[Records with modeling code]
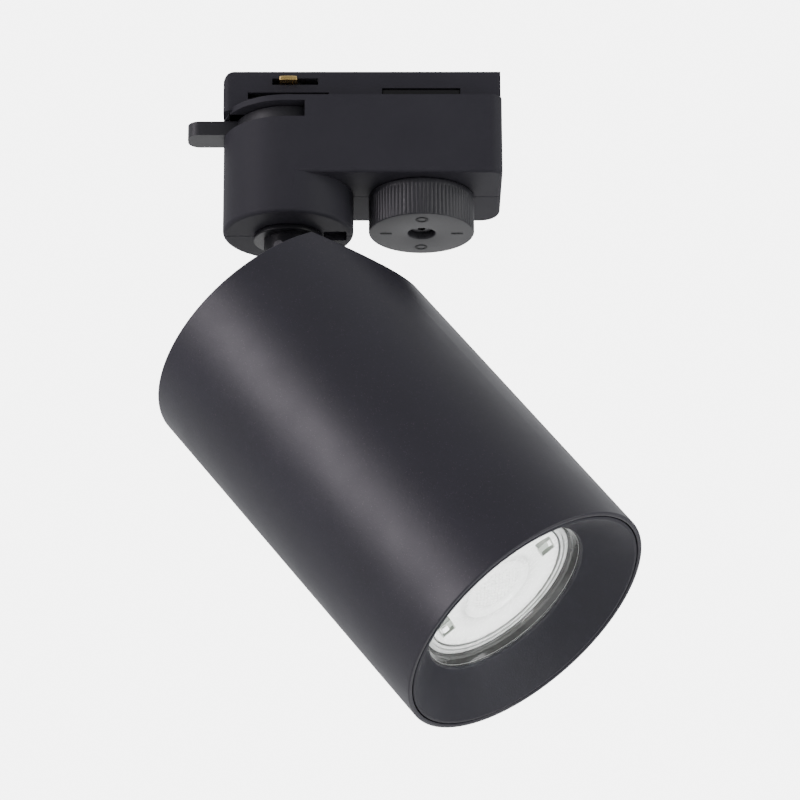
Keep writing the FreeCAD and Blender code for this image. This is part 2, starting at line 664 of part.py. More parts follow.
def holder_mount():
    """The strap that carries the lamp holder, and the screws through both brackets."""
    along = ("-strap_x - strap_half", "-strap_x + strap_half")
    hanger_low = "(-holder_top + sheet_thick)"
    pieces = [box(("-strap_x - strap_half", "holder_radius"), ("-strap_span", "strap_span"),
                  ("-holder_top", hanger_low))]
    for inner, outer in (("-plate_screw_y + plate_nut_radius", "-strap_span"),
                         ("plate_screw_y - plate_nut_radius", "strap_span")):
        low, high = sorted((inner, outer), key=size)
        pieces.append(box(along, (low, high), ("strap_z", "flange_z")))
        edge_low, edge_high = sorted((outer, f"({outer}) * (1 - sheet_thick / strap_span)"), key=size)
        pieces.append(box(along, (edge_low, edge_high), ("-holder_top", "flange_z")))
    holes = pin_room()
    for y in ("-plate_screw_y", "plate_screw_y"):
        holes.append(rod("plate_screw_radius", ("strap_z - 1", "flange_z + 1"), "-plate_screw_x", y))
    for y in ("-holder_screw_y", "holder_screw_y"):
        holes.append(rod("holder_screw_radius", ("-holder_top - 1", f"{hanger_low} + 1"), "0", y))
    for x in ("-pin_spacing / 2", "pin_spacing / 2"):
        holes.append(rod("lead_radius + gap", ("-holder_top - 1", f"{hanger_low} + 1"), x))
    part(cut(fuse(*pieces), *holes), "holder_strap", "head")

    screws, nuts, small_screws = [], [], []
    for y in ("-plate_screw_y", "plate_screw_y"):
        length = ("tube_back - plate_screw_length", "tube_back")
        shank = rod("plate_screw_radius", length, "-plate_screw_x", y)
        head = rod("plate_nut_radius", ("tube_back", "tube_back + 1.8"), "-plate_screw_x", y)
        screws.append(fuse(shank, head))
        nut_height = ("strap_z - plate_nut_thick", "strap_z")
        nuts.append(cut(rod("plate_nut_radius", nut_height, "-plate_screw_x", y),
                        rod("plate_screw_radius", nut_height, "-plate_screw_x", y)))
    for y in ("-holder_screw_y", "holder_screw_y"):
        shank = rod("holder_screw_radius", (f"{hanger_low} - holder_screw_length", hanger_low), "0", y)
        head = rod("holder_screw_radius * 1.9", (hanger_low, f"{hanger_low} + 1.8"), "0", y)
        small_screws.append(fuse(shank, head))
    part(group(*screws), "bracket_screws", "head")
    part(group(*nuts), "bracket_nuts", "head")
    part(group(*small_screws), "holder_screws", "head")


def lamp_holder():
    socket_top = "(holder_z + socket_depth)"
    block = rod("holder_radius", ("holder_z", "-holder_top"))
    tools, terminals, leads = [], [], []
    for x in ("-pin_spacing / 2", "pin_spacing / 2"):
        tools.append(rod("socket_radius", ("holder_z - 1", socket_top), x))
        tools.append(rod("lead_radius", (socket_top, "0"), x))
        terminals.append(rod("terminal_radius", (f"{socket_top} - terminal_length", socket_top), x))
        leads.append(rod("lead_radius", (socket_top, "-holder_top + lead_rise"), x))
    for y in ("-holder_screw_y", "holder_screw_y"):
        low = "-holder_top + sheet_thick - holder_screw_length"
        tools.append(rod("holder_screw_radius", (low, "0"), "0", y))
    part(cut(block, *tools), "lamp_holder", "head")
    part(group(*terminals), "holder_terminals", "head")
    part(group(*leads), "holder_leads", "head")


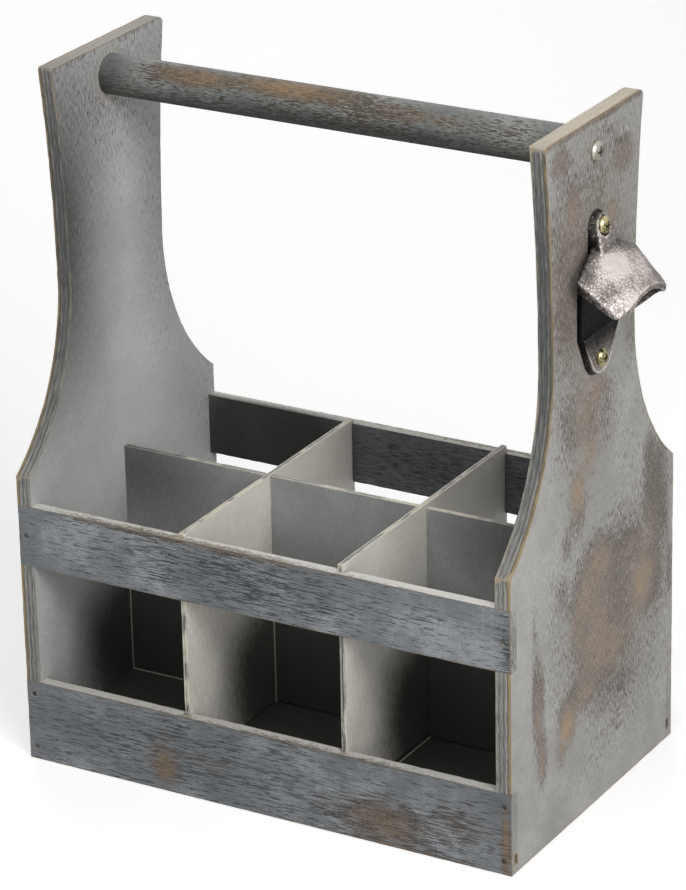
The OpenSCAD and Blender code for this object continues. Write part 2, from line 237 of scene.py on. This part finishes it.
def worn_board(name, node, materials, skin, rubs=(), streaks=(), shades=(), shaded_faces=None,
               joints=(), pitch=WEAR_PITCH):
    """A board with rounded, chipped arrises. skin gives each face's material from its normal and
    its middle. Only the materials in shaded_faces are shaded, or all if there are none. Arrises
    inside the boxes in joints lie against another board and aren't worn."""
    bm = merged_copy(node)
    arrises = [e for e in bm.edges if e.is_manifold and e.calc_face_angle() > math.radians(25)]
    # The rims of the brads' holes keep their paint, and they have only short facets
    lines = np.array([[tuple(v.co) for v in e.verts] for e in arrises if e.calc_length() > HOLE_FACET
                      and not inside((e.verts[0].co + e.verts[1].co) / 2, joints)])
    bmesh.ops.bevel(bm, geom=arrises, offset=ARRIS_ROUND, affect="EDGES", segments=2,
                    profile=0.5, material=-1, clamp_overlap=True)
    low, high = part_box(node)
    for axis in range(3):
        normal = Vector([axis == i for i in range(3)])
        steps = max(1, round((high[axis] - low[axis]) / pitch))
        for i in range(1, steps):
            place = Vector(low)
            place[axis] = low[axis] + (high[axis] - low[axis]) * i / steps
            bmesh.ops.bisect_plane(bm, geom=bm.verts[:] + bm.edges[:] + bm.faces[:], dist=1e-6,
                                   plane_co=place, plane_no=normal)
    for face in bm.faces:
        face.material_index = skin(face.normal, face.calc_center_median())
        face.smooth = True
    bm.normal_update()
    bm.verts.ensure_lookup_table()
    points = np.array([tuple(v.co) for v in bm.verts])
    edge = np.full(len(points), 1.0)
    for a, b in lines:
        along = b - a
        share = np.clip(((points - a) @ along) / max(along @ along, 1e-12), 0, 1)
        edge = np.minimum(edge, np.linalg.norm(points - a - share[:, None] * along, axis=1))
    for vert, gap in zip(bm.verts, edge):
        if gap < ARRIS_ROUND * 2:
            bite = sum(noise.noise(vert.co * chip) * 0.6 for chip in CHIPS)
            vert.co -= vert.normal * CHIP_DEPTH * max(0, bite)
    piece = link_piece(name, bm, node)
    for material in materials:
        piece.data.materials.append(material)
    set_field(piece.data, "edge_mm", edge * 1000)
    set_field(piece.data, "rubbed", worn_places(points, rubs))
    set_field(piece.data, "streaked", worn_places(points, streaks))
    shaded = worn_places(points, shades)
    if shaded_faces:
        reached = {i for f in piece.data.polygons if f.material_index in shaded_faces for i in f.vertices}
        shaded *= np.isin(np.arange(len(points)), list(reached))
    set_field(piece.data, "shaded", shaded)
    flat = piece.modifiers.new("even_shading", "WEIGHTED_NORMAL")
    flat.weight = 80
    return piece


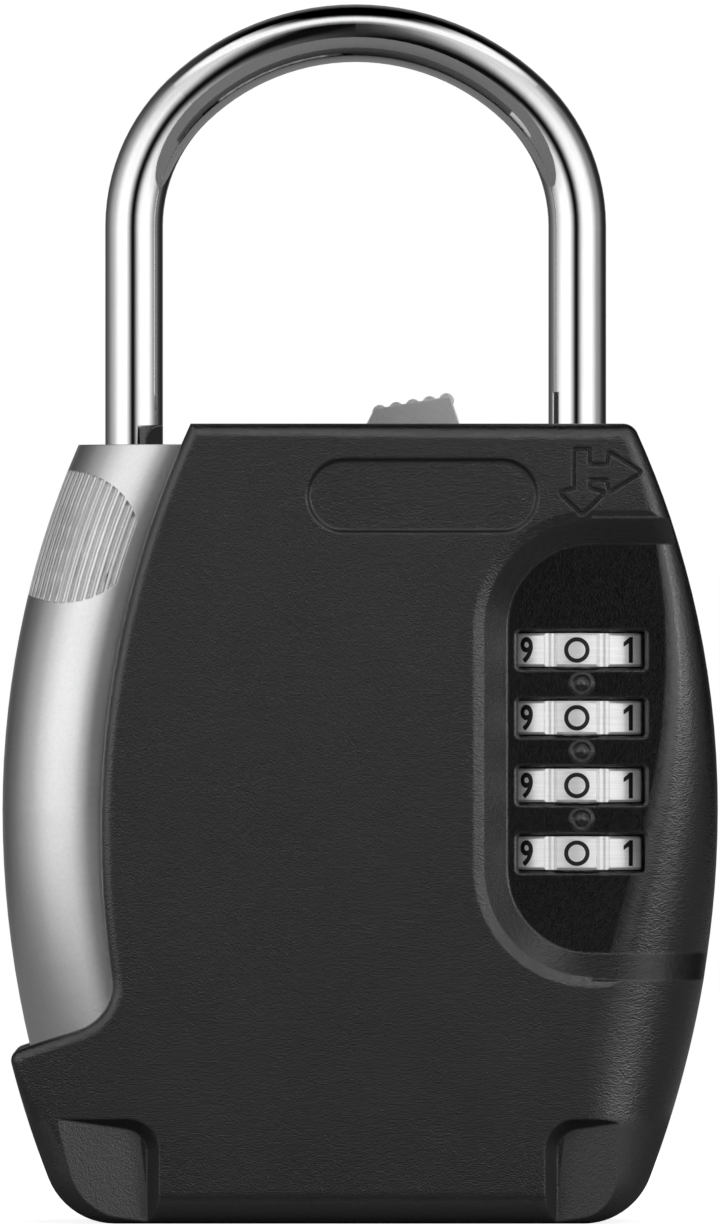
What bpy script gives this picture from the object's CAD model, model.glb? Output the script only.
# %% [markdown]
# # A key lock box, dressed for the studio
# The box hangs from its chrome shackle and keeps a key behind four number
# dials. Its casting, rods, screws and springs come ready made from the CAD
# model and stay exactly where CAD put them. Blender's share is what an eye
# meets first: the surfaces, the painted numbers, the light and the camera.
# We load the CAD parts, remember their overall size, and build around them.

# %% Load the finished CAD parts
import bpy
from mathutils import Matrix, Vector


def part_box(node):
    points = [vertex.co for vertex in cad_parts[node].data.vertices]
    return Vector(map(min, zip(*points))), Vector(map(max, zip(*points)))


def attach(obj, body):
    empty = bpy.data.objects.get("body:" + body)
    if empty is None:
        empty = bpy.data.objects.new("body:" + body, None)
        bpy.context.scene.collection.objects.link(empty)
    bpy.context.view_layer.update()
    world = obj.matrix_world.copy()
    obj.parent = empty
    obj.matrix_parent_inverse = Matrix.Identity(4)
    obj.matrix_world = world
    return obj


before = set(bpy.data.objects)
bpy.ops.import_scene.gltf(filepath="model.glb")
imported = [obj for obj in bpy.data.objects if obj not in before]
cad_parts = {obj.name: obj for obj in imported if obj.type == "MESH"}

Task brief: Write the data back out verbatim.

Worked solution:
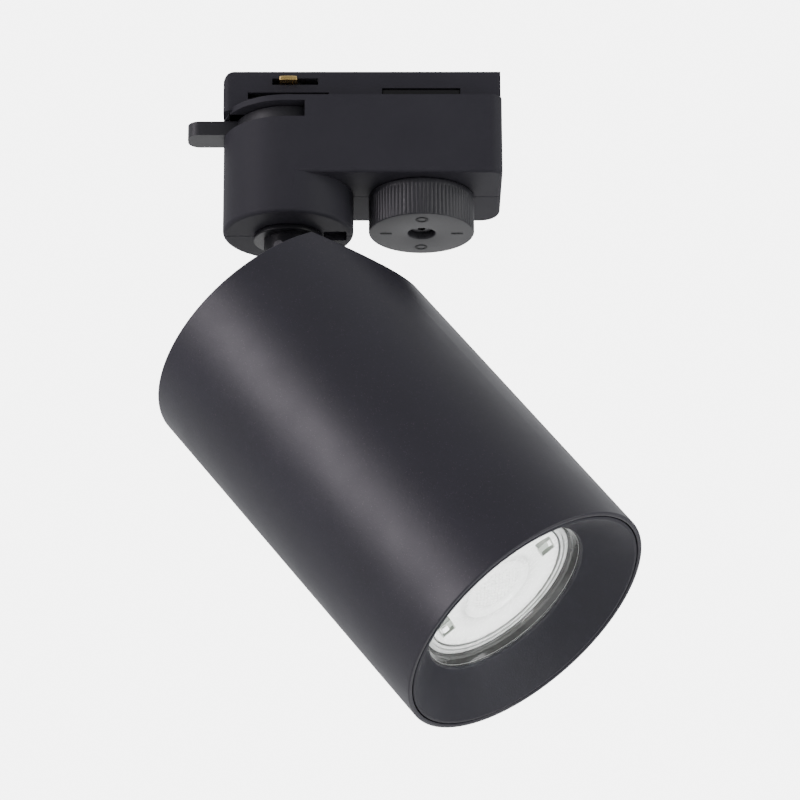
Keep writing the FreeCAD and Blender code for this image. This is part 2, starting at line 664 of part.py. More parts follow.
def holder_mount():
    """The strap that carries the lamp holder, and the screws through both brackets."""
    along = ("-strap_x - strap_half", "-strap_x + strap_half")
    hanger_low = "(-holder_top + sheet_thick)"
    pieces = [box(("-strap_x - strap_half", "holder_radius"), ("-strap_span", "strap_span"),
                  ("-holder_top", hanger_low))]
    for inner, outer in (("-plate_screw_y + plate_nut_radius", "-strap_span"),
                         ("plate_screw_y - plate_nut_radius", "strap_span")):
        low, high = sorted((inner, outer), key=size)
        pieces.append(box(along, (low, high), ("strap_z", "flange_z")))
        edge_low, edge_high = sorted((outer, f"({outer}) * (1 - sheet_thick / strap_span)"), key=size)
        pieces.append(box(along, (edge_low, edge_high), ("-holder_top", "flange_z")))
    holes = pin_room()
    for y in ("-plate_screw_y", "plate_screw_y"):
        holes.append(rod("plate_screw_radius", ("strap_z - 1", "flange_z + 1"), "-plate_screw_x", y))
    for y in ("-holder_screw_y", "holder_screw_y"):
        holes.append(rod("holder_screw_radius", ("-holder_top - 1", f"{hanger_low} + 1"), "0", y))
    for x in ("-pin_spacing / 2", "pin_spacing / 2"):
        holes.append(rod("lead_radius + gap", ("-holder_top - 1", f"{hanger_low} + 1"), x))
    part(cut(fuse(*pieces), *holes), "holder_strap", "head")

    screws, nuts, small_screws = [], [], []
    for y in ("-plate_screw_y", "plate_screw_y"):
        length = ("tube_back - plate_screw_length", "tube_back")
        shank = rod("plate_screw_radius", length, "-plate_screw_x", y)
        head = rod("plate_nut_radius", ("tube_back", "tube_back + 1.8"), "-plate_screw_x", y)
        screws.append(fuse(shank, head))
        nut_height = ("strap_z - plate_nut_thick", "strap_z")
        nuts.append(cut(rod("plate_nut_radius", nut_height, "-plate_screw_x", y),
                        rod("plate_screw_radius", nut_height, "-plate_screw_x", y)))
    for y in ("-holder_screw_y", "holder_screw_y"):
        shank = rod("holder_screw_radius", (f"{hanger_low} - holder_screw_length", hanger_low), "0", y)
        head = rod("holder_screw_radius * 1.9", (hanger_low, f"{hanger_low} + 1.8"), "0", y)
        small_screws.append(fuse(shank, head))
    part(group(*screws), "bracket_screws", "head")
    part(group(*nuts), "bracket_nuts", "head")
    part(group(*small_screws), "holder_screws", "head")


def lamp_holder():
    socket_top = "(holder_z + socket_depth)"
    block = rod("holder_radius", ("holder_z", "-holder_top"))
    tools, terminals, leads = [], [], []
    for x in ("-pin_spacing / 2", "pin_spacing / 2"):
        tools.append(rod("socket_radius", ("holder_z - 1", socket_top), x))
        tools.append(rod("lead_radius", (socket_top, "0"), x))
        terminals.append(rod("terminal_radius", (f"{socket_top} - terminal_length", socket_top), x))
        leads.append(rod("lead_radius", (socket_top, "-holder_top + lead_rise"), x))
    for y in ("-holder_screw_y", "holder_screw_y"):
        low = "-holder_top + sheet_thick - holder_screw_length"
        tools.append(rod("holder_screw_radius", (low, "0"), "0", y))
    part(cut(block, *tools), "lamp_holder", "head")
    part(group(*terminals), "holder_terminals", "head")
    part(group(*leads), "holder_leads", "head")


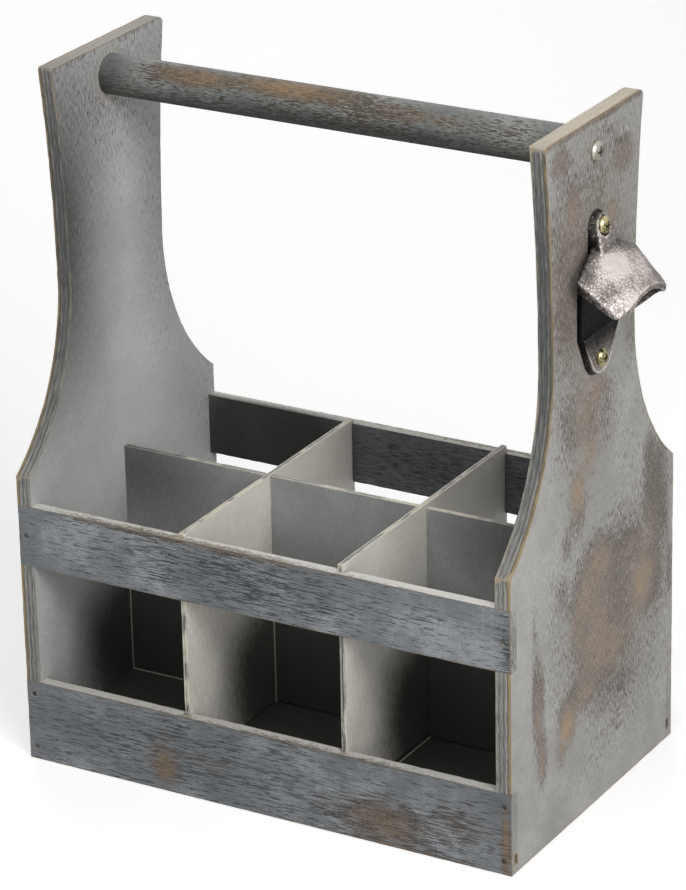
The OpenSCAD and Blender code for this object continues. Write part 2, from line 237 of scene.py on. This part finishes it.
def worn_board(name, node, materials, skin, rubs=(), streaks=(), shades=(), shaded_faces=None,
               joints=(), pitch=WEAR_PITCH):
    """A board with rounded, chipped arrises. skin gives each face's material from its normal and
    its middle. Only the materials in shaded_faces are shaded, or all if there are none. Arrises
    inside the boxes in joints lie against another board and aren't worn."""
    bm = merged_copy(node)
    arrises = [e for e in bm.edges if e.is_manifold and e.calc_face_angle() > math.radians(25)]
    # The rims of the brads' holes keep their paint, and they have only short facets
    lines = np.array([[tuple(v.co) for v in e.verts] for e in arrises if e.calc_length() > HOLE_FACET
                      and not inside((e.verts[0].co + e.verts[1].co) / 2, joints)])
    bmesh.ops.bevel(bm, geom=arrises, offset=ARRIS_ROUND, affect="EDGES", segments=2,
                    profile=0.5, material=-1, clamp_overlap=True)
    low, high = part_box(node)
    for axis in range(3):
        normal = Vector([axis == i for i in range(3)])
        steps = max(1, round((high[axis] - low[axis]) / pitch))
        for i in range(1, steps):
            place = Vector(low)
            place[axis] = low[axis] + (high[axis] - low[axis]) * i / steps
            bmesh.ops.bisect_plane(bm, geom=bm.verts[:] + bm.edges[:] + bm.faces[:], dist=1e-6,
                                   plane_co=place, plane_no=normal)
    for face in bm.faces:
        face.material_index = skin(face.normal, face.calc_center_median())
        face.smooth = True
    bm.normal_update()
    bm.verts.ensure_lookup_table()
    points = np.array([tuple(v.co) for v in bm.verts])
    edge = np.full(len(points), 1.0)
    for a, b in lines:
        along = b - a
        share = np.clip(((points - a) @ along) / max(along @ along, 1e-12), 0, 1)
        edge = np.minimum(edge, np.linalg.norm(points - a - share[:, None] * along, axis=1))
    for vert, gap in zip(bm.verts, edge):
        if gap < ARRIS_ROUND * 2:
            bite = sum(noise.noise(vert.co * chip) * 0.6 for chip in CHIPS)
            vert.co -= vert.normal * CHIP_DEPTH * max(0, bite)
    piece = link_piece(name, bm, node)
    for material in materials:
        piece.data.materials.append(material)
    set_field(piece.data, "edge_mm", edge * 1000)
    set_field(piece.data, "rubbed", worn_places(points, rubs))
    set_field(piece.data, "streaked", worn_places(points, streaks))
    shaded = worn_places(points, shades)
    if shaded_faces:
        reached = {i for f in piece.data.polygons if f.material_index in shaded_faces for i in f.vertices}
        shaded *= np.isin(np.arange(len(points)), list(reached))
    set_field(piece.data, "shaded", shaded)
    flat = piece.modifiers.new("even_shading", "WEIGHTED_NORMAL")
    flat.weight = 80
    return piece


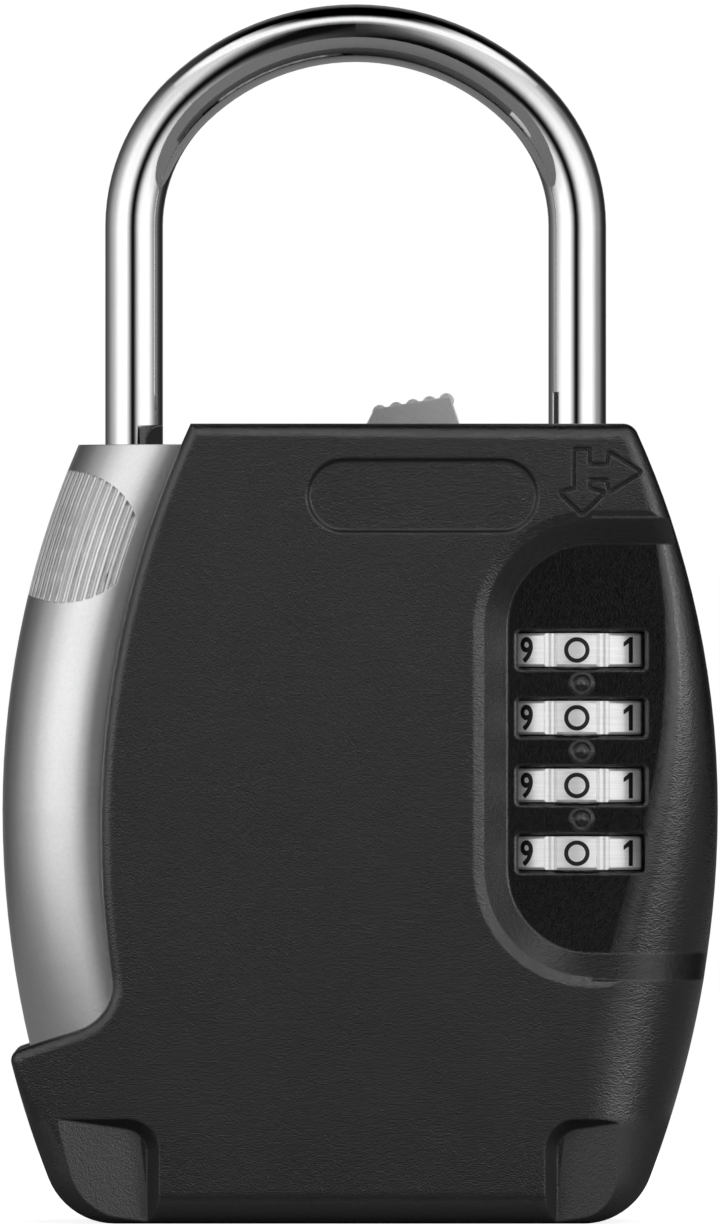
What bpy script gives this picture from the object's CAD model, model.glb? Output the script only.
# %% [markdown]
# # A key lock box, dressed for the studio
# The box hangs from its chrome shackle and keeps a key behind four number
# dials. Its casting, rods, screws and springs come ready made from the CAD
# model and stay exactly where CAD put them. Blender's share is what an eye
# meets first: the surfaces, the painted numbers, the light and the camera.
# We load the CAD parts, remember their overall size, and build around them.

# %% Load the finished CAD parts
import bpy
from mathutils import Matrix, Vector


def part_box(node):
    points = [vertex.co for vertex in cad_parts[node].data.vertices]
    return Vector(map(min, zip(*points))), Vector(map(max, zip(*points)))


def attach(obj, body):
    empty = bpy.data.objects.get("body:" + body)
    if empty is None:
        empty = bpy.data.objects.new("body:" + body, None)
        bpy.context.scene.collection.objects.link(empty)
    bpy.context.view_layer.update()
    world = obj.matrix_world.copy()
    obj.parent = empty
    obj.matrix_parent_inverse = Matrix.Identity(4)
    obj.matrix_world = world
    return obj


before = set(bpy.data.objects)
bpy.ops.import_scene.gltf(filepath="model.glb")
imported = [obj for obj in bpy.data.objects if obj not in before]
cad_parts = {obj.name: obj for obj in imported if obj.type == "MESH"}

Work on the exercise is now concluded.